The product of an Oxbridge education and formerly secretary of the Church Missionary Society, who met his English wife, Valerie, daughter of a Post Office engineer, in church at Cambridge, he confessed that his preferred listening was Oasis, although he "quite liked" the Spice Girls.

"Of course, the original Spice Girls are in the Gospels," he said. "They are the women who took spices to the tomb of Christ and found it empty: the two Marys, Salome and


(Actually I wonder if it’s entirely correct to describe him as a convert from Islam. His father was Christian; his mother was Muslim. That being the case, by Islamic law he himself wasn’t Muslim at all.
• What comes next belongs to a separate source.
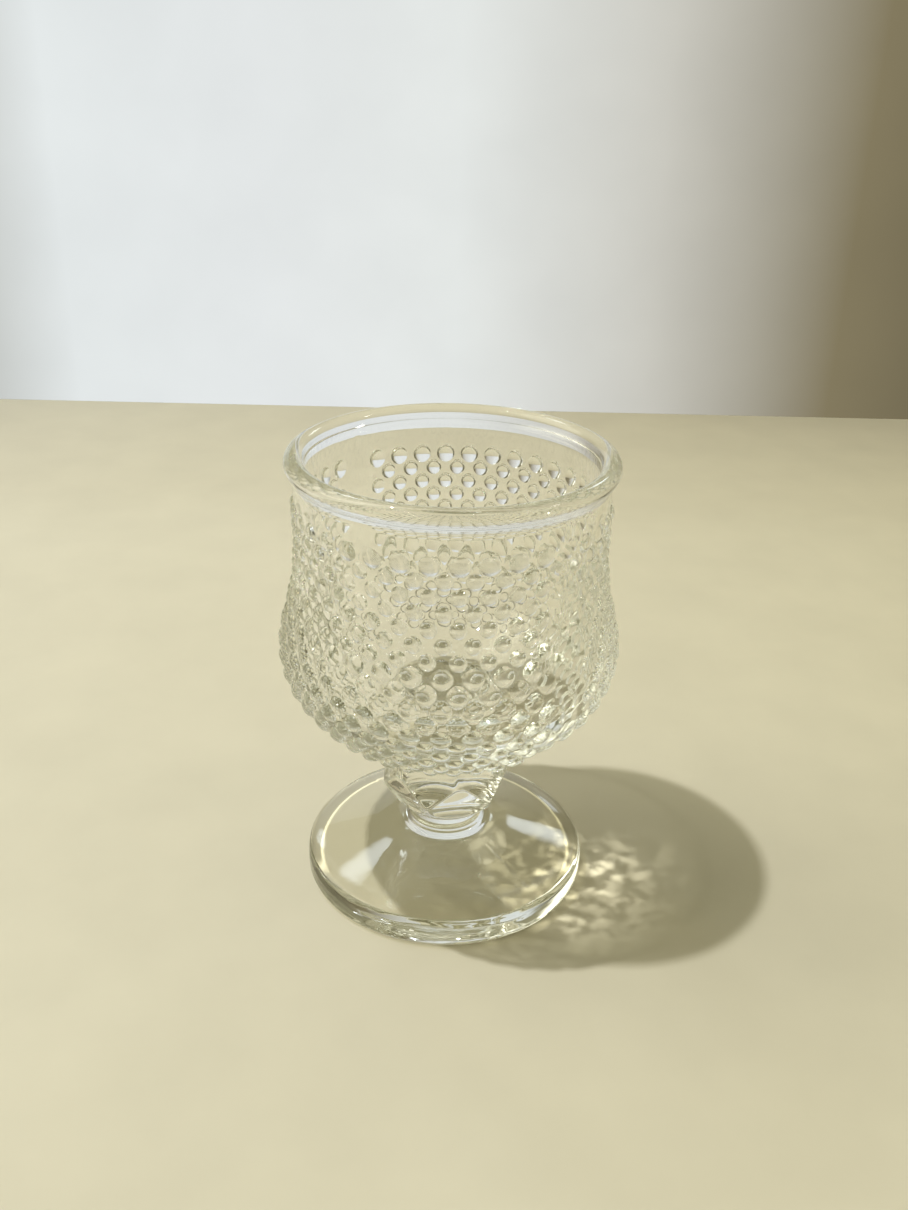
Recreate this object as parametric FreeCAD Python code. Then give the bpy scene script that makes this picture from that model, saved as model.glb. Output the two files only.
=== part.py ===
"""Hobnail shot glass: a footed drinking glass of clear pressed glass, 63.4 mm tall.

The glass is one casting with nothing that moves. It is built here as its formed
sections, seated face to face: the rim bead, the bowl, the rows of hobnails, the
two mould seams, the faceted knop, the neck and the foot. Millimetres, +Z up, and
the origin is at the middle of the foot's resting plane. The front is at -Y.
"""
import FreeCAD
import Part
import math
import os

# ---- foot and stem ----
foot_radius = 20.0
foot_edge_height = 3.9
foot_top_round = 1.6
foot_bottom_round = 1.2
foot_recess_radius = 15.0
foot_recess_depth = 0.9
foot_crown_radius = 8.2
foot_crown_height = 7.35
neck_radius = 4.7
neck_top_height = 10.7

# ---- knop: a barrel with two rows of flat facets ----
knop_height = 9.9
knop_foot_radius = 4.9
knop_base_radius = 6.5
knop_base_height = 0.7
knop_taper = 58.0
knop_barrel_radius = 9.4
knop_barrel_height = 5.2
knop_top_radius = 7.9
facet_count = 6
upper_facet_reach = 8.95
upper_facet_lean = 16.7
upper_facet_height = 4.3
lower_facet_reach = 8.15
lower_facet_lean = 19.8
lower_facet_height = 4.3

# ---- bowl, outside ----
bowl_bottom_height = 18.2
bowl_bottom_radius = 7.3
flare_radius = 9.6
flare_height = 21.3
underside_slope = 28.6
underside_reach = 9.3
belly_radius = 22.35
belly_height = 36.7
belly_turn_below = 5.5
belly_turn_above = 4.2
waist_radius = 19.95
waist_height = 52.5
waist_turn = 8.5
collar_radius = 20.3
rim_seat_height = 60.6

# ---- bowl, inside ----
inner_belly_radius = 17.7
inner_belly_height = 40.0
inner_turn = 8.0
floor_height = 26.2
floor_flat_reach = 11.0
bowl_split_height = 29.5

# ---- rim bead ----
bead_rise = 1.53
bead_radius = 20.0
bead_section_radius = 1.27

# ---- hobnails: staggered rows, the first one nearest the rim ----
row_count = 17
hobnails_per_row = 36
first_row_drop = 4.4
last_row_rise = 8.5
hobnail_height = 0.62
hobnail_gap = 0.09
top_hobnail_diameter = 2.75
upper_hobnail_diameter = 2.2
belly_hobnail_diameter = 2.75
last_upper_row = 7

# ---- the two mould seams, opposite each other ----
seam_azimuth = 43.1
seam_clear_angle = 9.0
seam_width = 0.4
seam_height = 0.12

UP = FreeCAD.Vector(0, 0, 1)
ORIGIN = FreeCAD.Vector(0, 0, 0)


def at(radius, height):
    """A point of the half section, in the XZ plane."""
    return FreeCAD.Vector(radius, 0, height)


def line(start, end):
    return Part.makeLine(start, end)


def curve(*poles):
    """An edge on the Bezier curve of these poles."""
    bezier = Part.BezierCurve()
    bezier.setPoles(list(poles))
    return bezier.toShape()


def turned(edges, angle=360.0):
    """The solid that a closed half section sweeps about the glass's axis."""
    return Part.Face(Part.Wire(edges)).revolve(ORIGIN, UP, angle)


def to_azimuth(shape, azimuth):
    """Turn what is drawn at +X to an azimuth counted from the front, -Y, towards +X."""
    copy = shape.copy()
    copy.rotate(ORIGIN, UP, azimuth - 90.0)
    return copy


def below(height):
    """A block that holds everything of the glass below a height."""
    side = 4.0 * foot_radius
    return Part.makeBox(side, side, side, FreeCAD.Vector(-side / 2, -side / 2, height - side))


def bead_height():
    """The height of the middle of the bead's round section."""
    return rim_seat_height + bead_rise


def outer_outline():
    """The bowl's outside in section, from the rim seat down to the knop."""
    slope = math.radians(underside_slope)
    along = at(math.cos(slope), math.sin(slope))
    rim = at(collar_radius, rim_seat_height)
    waist = at(waist_radius, waist_height)
    belly = at(belly_radius, belly_height)
    flare = at(flare_radius, flare_height)
    bottom = at(bowl_bottom_radius, bowl_bottom_height)
    collar_turn = (rim_seat_height - waist_height) / 3
    flare_turn = (flare_height - bowl_bottom_height) / 3
    collar = curve(rim, rim - UP * collar_turn, waist + UP * collar_turn, waist)
    wall = curve(waist, waist - UP * waist_turn, belly + UP * belly_turn_above, belly)
    underside = curve(belly, belly - UP * belly_turn_below, flare + along * underside_reach, flare)
    fillet = curve(flare, flare - along * flare_turn, bottom + UP * flare_turn, bottom)
    return [collar, wall, underside, fillet]


def bowl_envelope():
    """The bowl as if it were solid glass."""
    axis_top = at(0, rim_seat_height)
    axis_bottom = at(0, bowl_bottom_height)
    closing = [
        line(at(bowl_bottom_radius, bowl_bottom_height), axis_bottom),
        line(axis_bottom, axis_top),
        line(axis_top, at(collar_radius, rim_seat_height)),
    ]
    solid = turned(outer_outline() + closing)
    solid.rotate(ORIGIN, UP, 180.0)
    return solid


def bowl_cavity():
    """The room for the drink: a plain taper on a round bottom."""
    mouth = at(bead_radius - bead_section_radius, rim_seat_height)
    belly = at(inner_belly_radius, inner_belly_height)
    floor = at(0, floor_height)
    axis_top = at(0, rim_seat_height)
    taper = line(mouth, belly)
    round_bottom = curve(belly, belly - UP * inner_turn, floor + at(floor_flat_reach, 0), floor)
    return turned([taper, round_bottom, line(floor, axis_top), line(axis_top, mouth)])


def rim_bead():
    """The fire-polished bead that rounds the mouth, flush with the bowl inside."""
    ring = Part.makeTorus(bead_radius, bead_section_radius, at(0, bead_height()), UP)
    inside = bead_radius - bead_section_radius
    corners = [
        at(inside, rim_seat_height),
        at(collar_radius, rim_seat_height),
        at(collar_radius, bead_height()),
        at(inside, bead_height()),
    ]
    sides = [line(corners[i], corners[(i + 1) % 4]) for i in range(4)]
    return ring.fuse(turned(sides)).cut(below(rim_seat_height)).removeSplitter()


def point_on_outline(distance):
    """The point and outward normal at a distance along the bowl's outline from the rim seat."""
    for edge in outer_outline():
        if distance <= edge.Length:
            break
        distance -= edge.Length
    position = edge.getParameterByLength(min(distance, edge.Length))
    tangent = edge.tangentAt(position)
    return edge.valueAt(position), FreeCAD.Vector(-tangent.z, 0, tangent.x)


def row_pitch():
    """The rows share the wall evenly between the collar and the plain underside."""
    wall = sum(edge.Length for edge in outer_outline()[:3])
    return (wall - first_row_drop - last_row_rise) / (row_count - 1)


def row_distance(row):
    return first_row_drop + (row - 1) * row_pitch()


def hobnail_diameter(row):
    """The chosen size of the row's hobnails, kept clear of the next row's."""
    wanted = belly_hobnail_diameter
    if row == 1:
        wanted = top_hobnail_diameter
    elif row <= last_upper_row:
        wanted = upper_hobnail_diameter
    place, normal = point_on_outline(row_distance(row + 1))
    sideways = place.x * math.pi / hobnails_per_row
    spacing = math.hypot(row_pitch(), sideways)
    return min(wanted, spacing - hobnail_gap, 2 * sideways - hobnail_gap)


def hobnail_azimuths(row):
    """Where the hobnails of a row stand: none of them lies on a mould seam."""
    pitch = 360.0 / hobnails_per_row
    stagger = 0.0 if row % 2 else pitch / 2
    for index in range(hobnails_per_row):
        from_seam = index * pitch + stagger
        nearest = abs((from_seam + 90.0) % 180.0 - 90.0)
        if nearest > seam_clear_angle:
            yield seam_azimuth + from_seam


def hobnail_row(row, envelope):
    """One row of low round domes, each seated on the bowl's wall."""
    place, normal = point_on_outline(row_distance(row))
    half_width = hobnail_diameter(row) / 2
    ball_radius = (half_width ** 2 + hobnail_height ** 2) / (2 * hobnail_height)
    centre = place - normal * (ball_radius - hobnail_height)
    dome = Part.makeSphere(ball_radius, centre, normal).cut(envelope).Solids[0]
    return Part.makeCompound([to_azimuth(dome, azimuth) for azimuth in hobnail_azimuths(row)])


def mould_seams():
    """Two fine ribs down the bowl's wall, where the mould's halves met."""
    step = at(seam_height, 0)
    inner = outer_outline()[:3]
    outer = [edge.translated(step).reversed() for edge in reversed(inner)]
    top = at(collar_radius, rim_seat_height)
    bottom = at(flare_radius, flare_height)
    sweep = math.degrees(seam_width / waist_radius)
    section = [line(top + step, top)] + inner + [line(bottom, bottom + step)] + outer
    rib = turned(section, sweep)
    first = to_azimuth(rib, seam_azimuth - sweep / 2)
    second = to_azimuth(rib, seam_azimuth + 180.0 - sweep / 2)
    return Part.makeCompound([first, second])


def facet_cutter(reach, lean, height, azimuth):
    """A block whose near face is the facet's plane, leaning inwards at its top."""
    side = 4.0 * knop_barrel_radius
    block = Part.makeBox(side, side, side, FreeCAD.Vector(0, -side / 2, -side / 2))
    block.rotate(ORIGIN, FreeCAD.Vector(0, 1, 0), -lean)
    block.translate(at(reach, neck_top_height + height))
    return to_azimuth(block, azimuth)


def knop(envelope):
    """The swelling under the bowl, with an upper and a staggered lower row of facets."""
    foot = at(knop_foot_radius, neck_top_height)
    corner = at(knop_base_radius, neck_top_height)
    base = at(knop_base_radius, neck_top_height + knop_base_height)
    widest = at(knop_barrel_radius, neck_top_height + knop_barrel_height)
    top = at(knop_top_radius, neck_top_height + knop_height)
    axis_top = at(0, neck_top_height + knop_height)
    axis_foot = at(0, neck_top_height)
    turn = (knop_barrel_height - knop_base_height) / 3
    spread = turn * math.tan(math.radians(knop_taper))
    underside = curve(foot, corner, base)
    lower = curve(base, base + at(spread, turn), widest - UP * turn / 2, widest)
    upper = curve(widest, widest + UP * turn, top)
    closing = [line(top, axis_top), line(axis_top, axis_foot), line(axis_foot, foot)]
    solid = turned([underside, lower, upper] + closing)
    for index in range(facet_count):
        azimuth = seam_azimuth + index * 360.0 / facet_count
        solid = solid.cut(facet_cutter(upper_facet_reach, upper_facet_lean, upper_facet_height, azimuth))
        azimuth += 180.0 / facet_count
        solid = solid.cut(facet_cutter(lower_facet_reach, -lower_facet_lean, lower_facet_height, azimuth))
    return solid.cut(envelope)


def neck():
    """The waist of the stem, flared to meet the foot's crown."""
    crown = at(foot_crown_radius, foot_crown_height)
    top = at(neck_radius, neck_top_height)
    sweep_in = curve(crown, at(neck_radius, foot_crown_height), top)
    axis_top = at(0, neck_top_height)
    axis_foot = at(0, foot_crown_height)
    return turned([sweep_in, line(top, axis_top), line(axis_top, axis_foot), line(axis_foot, crown)])


def foot_plate():
    """The round foot: a low cone on a thick rounded edge, hollowed a little beneath."""
    crown = at(foot_crown_radius, foot_crown_height)
    edge_top = at(foot_radius, foot_edge_height)
    edge_foot = at(foot_radius, 0)
    axis_top = at(0, foot_crown_height)
    axis_foot = at(0, 0)
    plate = turned([
        line(axis_top, crown),
        line(crown, edge_top),
        line(edge_top, edge_foot),
        line(edge_foot, axis_foot),
        line(axis_foot, axis_top),
    ])
    rounds = ((foot_edge_height, foot_top_round), (0.0, foot_bottom_round))
    for height, radius in rounds:
        edges = [edge for edge in plate.Edges if rim_circle_at(edge, height)]
        plate = plate.makeFillet(radius, edges)
    ball = (foot_recess_radius ** 2 + foot_recess_depth ** 2) / (2 * foot_recess_depth)
    return plate.cut(Part.makeSphere(ball, at(0, foot_recess_depth - ball)))


def rim_circle_at(edge, height):
    """Whether an edge is the foot's outer circle at this height."""
    box = edge.BoundBox
    flat = box.ZLength < 1e-6 and abs(box.ZMin - height) < 1e-6
    return flat and abs(box.XMax - foot_radius) < 1e-3


def all_parts():
    envelope = bowl_envelope()
    bowl = envelope.cut(bowl_cavity())
    lower_half = below(bowl_split_height)
    parts = {
        "rim_bead": rim_bead(),
        "bowl_wall": bowl.cut(lower_half),
        "bowl_base": bowl.common(lower_half),
        "mould_seams": mould_seams(),
        "knop": knop(envelope),
        "neck": neck(),
        "foot_plate": foot_plate(),
    }
    for row in range(1, row_count + 1):
        parts["hobnail_row_%02d" % row] = hobnail_row(row, envelope)
    return parts


os.makedirs("parts", exist_ok=True)
for name, shape in all_parts().items():
    shape.exportStep("parts/" + name + ".step")
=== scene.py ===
"""The looks of the hobnail shot glass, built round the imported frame.

One closed skin of clear glass stands for all the sections that touch each other, so that
light refracts only where the real glass has a surface. The outlines repeat the sizes of the
solids. Azimuths are counted from the front, -Y, towards +X. Sizes of the glass are in
millimetres until the mesh is written; lights, stage and camera are in metres.
"""
import math
import bpy
import bmesh
from bisect import bisect_left
from mathutils import Matrix, Vector


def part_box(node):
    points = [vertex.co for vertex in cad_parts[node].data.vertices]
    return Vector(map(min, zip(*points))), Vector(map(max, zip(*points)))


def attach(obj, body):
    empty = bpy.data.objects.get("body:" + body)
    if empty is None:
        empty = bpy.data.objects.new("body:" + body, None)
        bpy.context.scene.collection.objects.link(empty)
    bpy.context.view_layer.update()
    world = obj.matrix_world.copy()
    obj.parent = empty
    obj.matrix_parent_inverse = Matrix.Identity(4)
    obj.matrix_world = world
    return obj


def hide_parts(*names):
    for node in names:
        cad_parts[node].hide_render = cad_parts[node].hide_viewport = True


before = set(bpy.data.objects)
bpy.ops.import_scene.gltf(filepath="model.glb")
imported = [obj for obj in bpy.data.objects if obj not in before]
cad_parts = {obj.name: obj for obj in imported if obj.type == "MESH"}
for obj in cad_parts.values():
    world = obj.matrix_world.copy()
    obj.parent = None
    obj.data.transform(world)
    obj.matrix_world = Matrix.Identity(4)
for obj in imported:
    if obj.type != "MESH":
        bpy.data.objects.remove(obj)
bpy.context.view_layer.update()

MM = 0.001


def level(node, corner):
    """The height of a node's lowest (0) or highest (1) corner, in millimetres."""
    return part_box(node)[corner][2] / MM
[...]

There are numerous online interviews with him through the BBC and he sounds decidedly Oxbridgean: very posh indeed.)

assiniboine said...

(I wonder if Ross and Shammy can speak Sindhi....)

Gashwin said...

Thanks for all that helpful info! Trendiest Bishop? Hmm ... I wonder what a similar contest involving US RC bishops would result in? One shudders ... :)

He really is a fascinating fellow ... as to his sons speaking Sindhi, I have no idea. If the Pakistani urban Christian community is like its Bombay Catholic counterpart, then they'd almost take pride in speaking the vernacular badly.

assiniboine said...

Do listen to the BBC interview.

Bishop Nazir-Ali has been a hero of mine for a long time -- alas, I rather suspect that that other +Michael, the immediate past primate of Canada, whom I took you to lunch with in Toronto, would be rather less enthusiastic. (On the other hand, he did evince vast amusement when I reported cringeing at the Gloria in Tamil.)

I more and more admire Michael Nazir-Ali and delight in the forthrightness with which he has seized the opportunity of Question Period in the House of Lords to articulate lots of home truths about the faith, the nation and the East and West. Some English people apparently consider him something of a self-promoter: well, they would say that, wouldn't they, and pooh on them, say I. Sometimes the poor old church gets it right and in +Cantuar, +Roffen and +Ebor, I think, it has done us very proud indeed.